Written exercise:
Quote only the part that opens with the line containing "for name, solid" and closes with the line containing "obj.matrix_world = world". Keep both of those lines.

Data block:
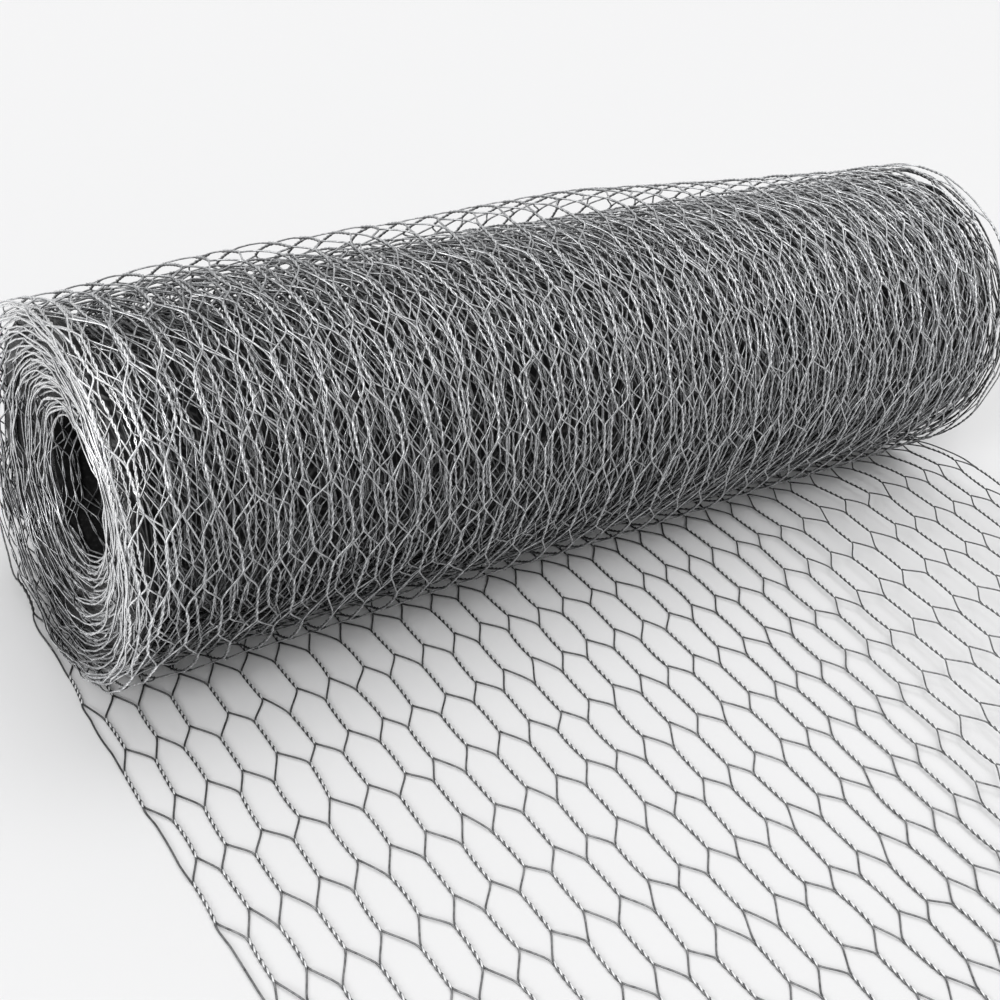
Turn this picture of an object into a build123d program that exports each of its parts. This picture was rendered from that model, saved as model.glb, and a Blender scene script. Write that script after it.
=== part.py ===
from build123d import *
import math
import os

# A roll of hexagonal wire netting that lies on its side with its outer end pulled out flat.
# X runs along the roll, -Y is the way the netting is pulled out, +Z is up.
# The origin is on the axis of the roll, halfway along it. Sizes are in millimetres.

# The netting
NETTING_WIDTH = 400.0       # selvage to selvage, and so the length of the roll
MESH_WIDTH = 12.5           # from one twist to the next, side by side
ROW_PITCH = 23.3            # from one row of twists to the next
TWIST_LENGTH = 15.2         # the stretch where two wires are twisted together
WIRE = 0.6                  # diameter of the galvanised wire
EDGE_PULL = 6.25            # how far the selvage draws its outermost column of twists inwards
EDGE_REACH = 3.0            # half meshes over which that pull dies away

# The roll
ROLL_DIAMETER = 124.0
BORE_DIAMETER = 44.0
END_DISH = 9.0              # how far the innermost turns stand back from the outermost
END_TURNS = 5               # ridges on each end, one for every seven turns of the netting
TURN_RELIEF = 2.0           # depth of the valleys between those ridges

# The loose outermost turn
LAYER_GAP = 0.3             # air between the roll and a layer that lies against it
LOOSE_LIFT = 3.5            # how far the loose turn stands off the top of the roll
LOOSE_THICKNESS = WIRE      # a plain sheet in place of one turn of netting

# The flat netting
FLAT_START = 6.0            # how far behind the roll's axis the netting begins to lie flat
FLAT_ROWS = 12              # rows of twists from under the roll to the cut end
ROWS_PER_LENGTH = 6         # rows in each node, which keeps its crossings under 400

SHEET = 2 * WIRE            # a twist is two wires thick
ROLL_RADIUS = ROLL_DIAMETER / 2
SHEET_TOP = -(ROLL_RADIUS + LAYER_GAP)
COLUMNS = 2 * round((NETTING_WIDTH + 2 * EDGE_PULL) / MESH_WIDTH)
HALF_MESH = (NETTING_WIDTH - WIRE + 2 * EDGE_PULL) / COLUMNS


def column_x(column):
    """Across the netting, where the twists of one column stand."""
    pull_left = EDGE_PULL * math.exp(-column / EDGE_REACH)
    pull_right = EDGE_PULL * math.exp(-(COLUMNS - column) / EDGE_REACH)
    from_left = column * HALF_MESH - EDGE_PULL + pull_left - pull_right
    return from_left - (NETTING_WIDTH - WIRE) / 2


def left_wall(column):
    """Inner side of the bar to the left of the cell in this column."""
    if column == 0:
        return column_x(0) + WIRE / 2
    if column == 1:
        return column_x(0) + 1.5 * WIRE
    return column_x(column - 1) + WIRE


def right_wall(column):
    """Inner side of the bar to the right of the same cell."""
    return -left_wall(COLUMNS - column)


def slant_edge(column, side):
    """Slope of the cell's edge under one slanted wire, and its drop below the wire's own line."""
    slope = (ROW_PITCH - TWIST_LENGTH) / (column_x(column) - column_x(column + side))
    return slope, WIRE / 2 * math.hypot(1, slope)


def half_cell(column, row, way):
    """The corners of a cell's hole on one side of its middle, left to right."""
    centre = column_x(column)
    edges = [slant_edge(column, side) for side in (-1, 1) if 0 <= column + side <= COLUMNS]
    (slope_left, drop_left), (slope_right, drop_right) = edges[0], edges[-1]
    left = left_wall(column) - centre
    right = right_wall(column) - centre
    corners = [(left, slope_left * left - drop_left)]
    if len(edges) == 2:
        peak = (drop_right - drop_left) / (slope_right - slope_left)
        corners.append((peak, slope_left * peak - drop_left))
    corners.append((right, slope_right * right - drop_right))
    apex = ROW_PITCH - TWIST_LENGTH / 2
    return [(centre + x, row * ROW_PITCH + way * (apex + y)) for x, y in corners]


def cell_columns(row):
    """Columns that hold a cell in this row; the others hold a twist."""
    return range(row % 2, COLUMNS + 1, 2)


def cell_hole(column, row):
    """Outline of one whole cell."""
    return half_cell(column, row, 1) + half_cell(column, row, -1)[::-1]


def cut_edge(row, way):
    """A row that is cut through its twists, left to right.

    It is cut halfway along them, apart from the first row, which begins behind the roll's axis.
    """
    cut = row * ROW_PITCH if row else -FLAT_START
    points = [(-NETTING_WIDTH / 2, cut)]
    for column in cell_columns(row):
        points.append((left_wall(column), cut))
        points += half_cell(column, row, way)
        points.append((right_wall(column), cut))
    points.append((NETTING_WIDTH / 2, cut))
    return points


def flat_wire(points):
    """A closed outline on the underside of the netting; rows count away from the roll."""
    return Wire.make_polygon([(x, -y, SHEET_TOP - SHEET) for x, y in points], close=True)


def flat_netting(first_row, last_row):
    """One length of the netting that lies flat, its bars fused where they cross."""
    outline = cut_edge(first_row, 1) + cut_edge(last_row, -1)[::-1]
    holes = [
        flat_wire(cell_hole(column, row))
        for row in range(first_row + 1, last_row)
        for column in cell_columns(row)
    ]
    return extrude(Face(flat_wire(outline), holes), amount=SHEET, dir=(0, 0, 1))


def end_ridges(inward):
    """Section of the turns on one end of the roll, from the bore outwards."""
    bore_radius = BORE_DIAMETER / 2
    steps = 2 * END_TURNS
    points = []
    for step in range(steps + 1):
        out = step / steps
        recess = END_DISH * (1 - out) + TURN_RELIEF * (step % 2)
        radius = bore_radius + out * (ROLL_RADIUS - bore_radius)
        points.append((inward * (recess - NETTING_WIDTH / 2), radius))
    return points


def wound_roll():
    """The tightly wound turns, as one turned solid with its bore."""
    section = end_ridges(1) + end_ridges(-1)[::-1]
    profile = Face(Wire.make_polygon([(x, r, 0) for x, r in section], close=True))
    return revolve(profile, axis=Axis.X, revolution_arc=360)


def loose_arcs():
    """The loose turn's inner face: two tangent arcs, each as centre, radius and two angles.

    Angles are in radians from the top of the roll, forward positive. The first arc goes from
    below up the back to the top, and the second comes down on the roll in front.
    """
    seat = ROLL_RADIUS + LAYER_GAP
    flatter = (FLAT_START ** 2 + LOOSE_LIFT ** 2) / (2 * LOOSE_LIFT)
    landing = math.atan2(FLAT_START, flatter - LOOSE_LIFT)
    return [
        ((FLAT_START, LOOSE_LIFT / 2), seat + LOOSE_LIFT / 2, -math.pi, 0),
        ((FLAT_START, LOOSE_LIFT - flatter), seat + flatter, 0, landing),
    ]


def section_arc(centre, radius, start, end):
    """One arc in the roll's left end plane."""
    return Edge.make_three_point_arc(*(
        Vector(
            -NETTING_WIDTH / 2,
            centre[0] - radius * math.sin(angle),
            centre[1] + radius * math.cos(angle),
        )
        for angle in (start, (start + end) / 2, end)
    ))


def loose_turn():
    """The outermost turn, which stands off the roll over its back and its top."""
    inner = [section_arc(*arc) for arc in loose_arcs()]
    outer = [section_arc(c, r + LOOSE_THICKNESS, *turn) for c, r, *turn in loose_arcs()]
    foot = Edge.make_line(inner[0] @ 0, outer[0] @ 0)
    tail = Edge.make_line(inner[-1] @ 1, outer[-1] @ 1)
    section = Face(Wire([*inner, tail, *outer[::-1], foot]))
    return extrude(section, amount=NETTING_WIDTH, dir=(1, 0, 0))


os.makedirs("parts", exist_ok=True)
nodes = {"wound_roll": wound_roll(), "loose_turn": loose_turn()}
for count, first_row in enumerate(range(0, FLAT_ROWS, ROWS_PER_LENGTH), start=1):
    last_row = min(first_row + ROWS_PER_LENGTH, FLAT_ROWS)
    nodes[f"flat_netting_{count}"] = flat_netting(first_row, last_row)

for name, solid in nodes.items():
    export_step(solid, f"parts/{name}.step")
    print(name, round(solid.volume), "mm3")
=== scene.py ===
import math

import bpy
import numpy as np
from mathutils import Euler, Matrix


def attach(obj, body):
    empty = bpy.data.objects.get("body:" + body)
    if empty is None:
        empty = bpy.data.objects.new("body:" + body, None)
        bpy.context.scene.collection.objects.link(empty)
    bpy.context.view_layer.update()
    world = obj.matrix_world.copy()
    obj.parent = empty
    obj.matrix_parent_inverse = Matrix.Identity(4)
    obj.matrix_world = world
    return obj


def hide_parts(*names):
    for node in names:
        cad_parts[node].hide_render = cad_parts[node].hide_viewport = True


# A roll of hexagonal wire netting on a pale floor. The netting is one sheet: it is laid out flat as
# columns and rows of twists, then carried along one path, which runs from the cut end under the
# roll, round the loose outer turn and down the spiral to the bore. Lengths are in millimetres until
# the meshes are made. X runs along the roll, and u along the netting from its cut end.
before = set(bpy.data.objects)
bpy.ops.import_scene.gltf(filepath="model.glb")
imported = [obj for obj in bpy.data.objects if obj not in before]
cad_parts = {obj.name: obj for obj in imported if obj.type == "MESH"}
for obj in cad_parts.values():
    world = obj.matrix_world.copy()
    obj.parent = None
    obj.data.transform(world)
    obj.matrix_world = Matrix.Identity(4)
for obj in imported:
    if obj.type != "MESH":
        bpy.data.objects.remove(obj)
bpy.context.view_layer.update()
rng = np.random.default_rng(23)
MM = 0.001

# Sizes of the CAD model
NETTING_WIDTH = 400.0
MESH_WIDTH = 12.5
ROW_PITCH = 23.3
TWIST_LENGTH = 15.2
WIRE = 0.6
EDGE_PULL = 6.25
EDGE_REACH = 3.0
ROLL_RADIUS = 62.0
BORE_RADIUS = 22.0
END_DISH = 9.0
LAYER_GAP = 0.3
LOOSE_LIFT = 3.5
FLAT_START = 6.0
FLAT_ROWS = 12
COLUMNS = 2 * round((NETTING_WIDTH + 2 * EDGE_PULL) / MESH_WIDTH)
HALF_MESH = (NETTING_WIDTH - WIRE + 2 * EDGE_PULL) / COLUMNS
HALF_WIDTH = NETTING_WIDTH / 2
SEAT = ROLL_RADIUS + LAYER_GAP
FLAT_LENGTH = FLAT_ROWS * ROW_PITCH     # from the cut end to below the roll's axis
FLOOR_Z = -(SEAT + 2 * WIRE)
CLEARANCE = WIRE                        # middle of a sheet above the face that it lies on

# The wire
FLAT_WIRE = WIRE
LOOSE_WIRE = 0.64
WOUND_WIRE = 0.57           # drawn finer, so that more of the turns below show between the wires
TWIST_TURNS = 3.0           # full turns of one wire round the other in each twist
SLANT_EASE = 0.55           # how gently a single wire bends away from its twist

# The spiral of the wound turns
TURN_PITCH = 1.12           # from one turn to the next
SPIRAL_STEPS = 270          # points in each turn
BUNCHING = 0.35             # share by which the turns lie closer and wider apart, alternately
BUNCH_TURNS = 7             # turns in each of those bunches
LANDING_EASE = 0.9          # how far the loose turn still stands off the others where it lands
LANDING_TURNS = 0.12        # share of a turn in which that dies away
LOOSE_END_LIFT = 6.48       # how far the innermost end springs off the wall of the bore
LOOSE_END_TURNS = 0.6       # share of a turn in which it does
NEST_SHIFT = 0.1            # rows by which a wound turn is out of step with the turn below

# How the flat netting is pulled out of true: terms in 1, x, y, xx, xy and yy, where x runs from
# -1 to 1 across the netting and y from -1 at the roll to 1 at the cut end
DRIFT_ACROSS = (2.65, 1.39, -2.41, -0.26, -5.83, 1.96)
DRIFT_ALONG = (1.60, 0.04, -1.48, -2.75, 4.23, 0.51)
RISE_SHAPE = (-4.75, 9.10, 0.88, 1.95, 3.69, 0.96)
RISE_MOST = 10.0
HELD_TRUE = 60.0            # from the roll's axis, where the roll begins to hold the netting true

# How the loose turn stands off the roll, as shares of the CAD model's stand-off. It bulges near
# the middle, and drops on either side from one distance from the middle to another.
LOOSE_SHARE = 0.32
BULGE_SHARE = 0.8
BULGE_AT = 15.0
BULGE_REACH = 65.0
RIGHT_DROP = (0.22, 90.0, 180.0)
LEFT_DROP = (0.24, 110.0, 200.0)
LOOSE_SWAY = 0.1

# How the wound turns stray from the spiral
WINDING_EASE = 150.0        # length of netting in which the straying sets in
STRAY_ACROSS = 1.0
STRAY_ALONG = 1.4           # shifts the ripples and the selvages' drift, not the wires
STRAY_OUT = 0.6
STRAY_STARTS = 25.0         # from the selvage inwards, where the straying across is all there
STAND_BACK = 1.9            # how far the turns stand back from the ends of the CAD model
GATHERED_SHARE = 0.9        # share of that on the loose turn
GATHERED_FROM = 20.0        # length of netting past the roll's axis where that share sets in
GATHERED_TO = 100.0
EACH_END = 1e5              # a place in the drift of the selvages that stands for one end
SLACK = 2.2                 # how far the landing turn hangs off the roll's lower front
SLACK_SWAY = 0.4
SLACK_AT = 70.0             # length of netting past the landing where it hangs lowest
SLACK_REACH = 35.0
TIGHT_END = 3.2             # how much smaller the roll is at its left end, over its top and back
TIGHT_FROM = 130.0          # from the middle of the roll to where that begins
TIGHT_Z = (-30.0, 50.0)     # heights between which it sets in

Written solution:
for name, solid in nodes.items():
    export_step(solid, f"parts/{name}.step")
    print(name, round(solid.volume), "mm3")
=== scene.py ===
import math

import bpy
import numpy as np
from mathutils import Euler, Matrix


def attach(obj, body):
    empty = bpy.data.objects.get("body:" + body)
    if empty is None:
        empty = bpy.data.objects.new("body:" + body, None)
        bpy.context.scene.collection.objects.link(empty)
    bpy.context.view_layer.update()
    world = obj.matrix_world.copy()
    obj.parent = empty
    obj.matrix_parent_inverse = Matrix.Identity(4)
    obj.matrix_world = world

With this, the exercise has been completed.